## Supplied records:
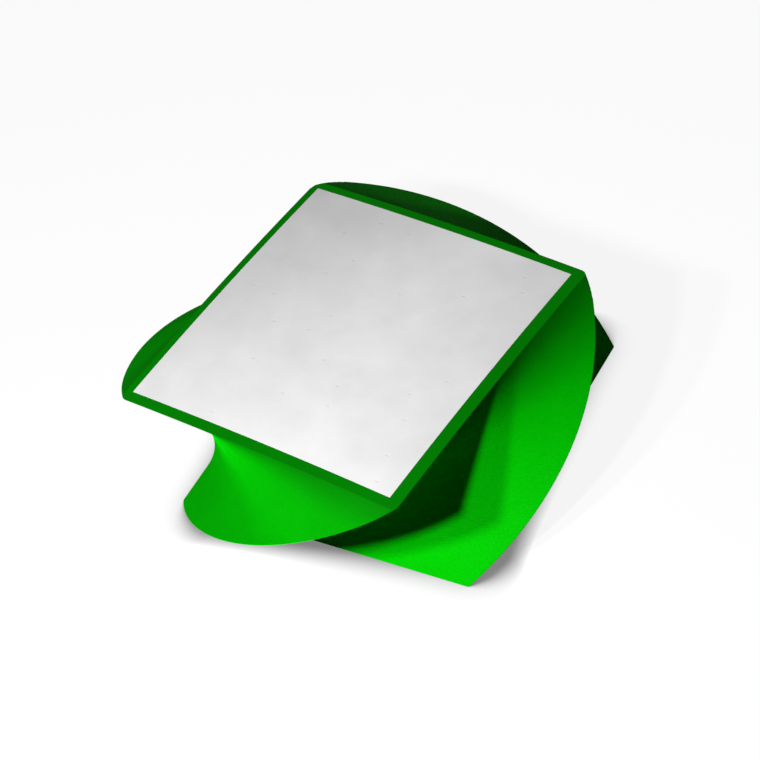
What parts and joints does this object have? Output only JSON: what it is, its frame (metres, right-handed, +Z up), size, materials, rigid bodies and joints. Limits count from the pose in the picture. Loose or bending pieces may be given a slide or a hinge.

---

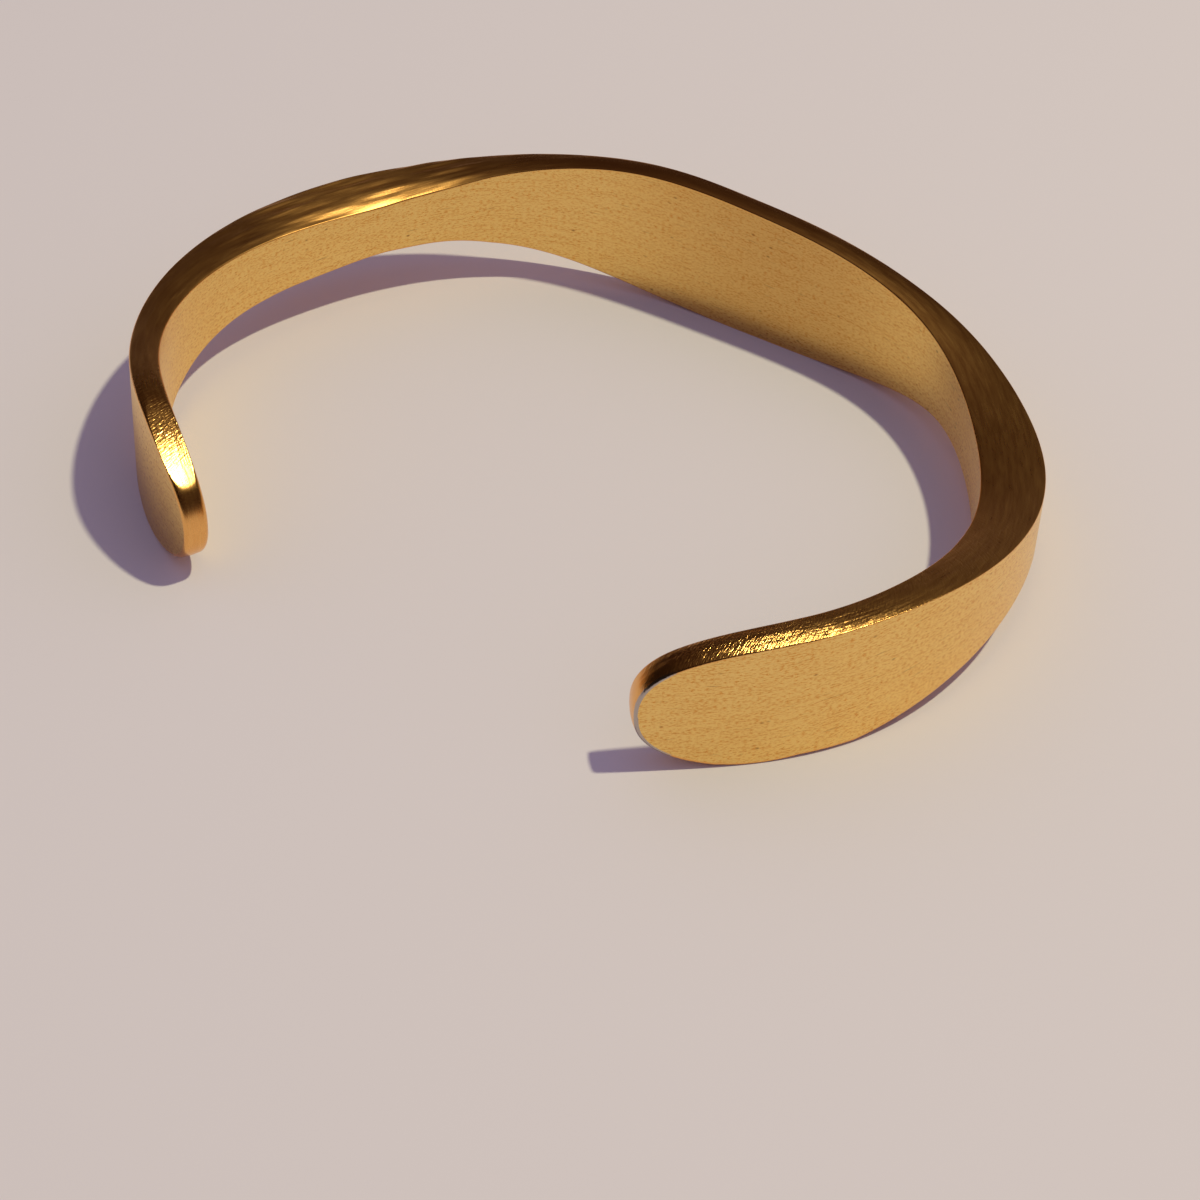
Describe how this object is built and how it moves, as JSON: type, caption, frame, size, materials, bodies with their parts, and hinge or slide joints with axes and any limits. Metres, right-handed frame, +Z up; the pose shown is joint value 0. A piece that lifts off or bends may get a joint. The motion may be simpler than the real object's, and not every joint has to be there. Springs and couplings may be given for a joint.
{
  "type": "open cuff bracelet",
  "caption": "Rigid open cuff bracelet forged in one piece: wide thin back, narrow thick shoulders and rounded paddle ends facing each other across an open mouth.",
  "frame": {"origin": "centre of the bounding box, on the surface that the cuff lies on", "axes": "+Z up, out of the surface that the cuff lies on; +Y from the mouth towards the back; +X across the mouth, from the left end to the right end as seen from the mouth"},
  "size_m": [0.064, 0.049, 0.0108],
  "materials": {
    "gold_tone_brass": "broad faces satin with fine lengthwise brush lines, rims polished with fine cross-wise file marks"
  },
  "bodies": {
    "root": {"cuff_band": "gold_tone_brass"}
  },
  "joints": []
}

## Directions:
Where does the word "with" appear in the listing? List each line that holds it.

## Result of this task:
Describe how this object is built and how it moves, as JSON: type, caption, frame, size, materials, bodies with their parts, and hinge or slide joints with axes and any limits. Metres, right-handed frame, +Z up; the pose shown is joint value 0. A piece that lifts off or bends may get a joint. The motion may be simpler than the real object's, and not every joint has to be there. Springs and couplings may be given for a joint.
    "gold_tone_brass": "broad faces satin with fine lengthwise brush lines, rims polished with fine cross-wise file marks"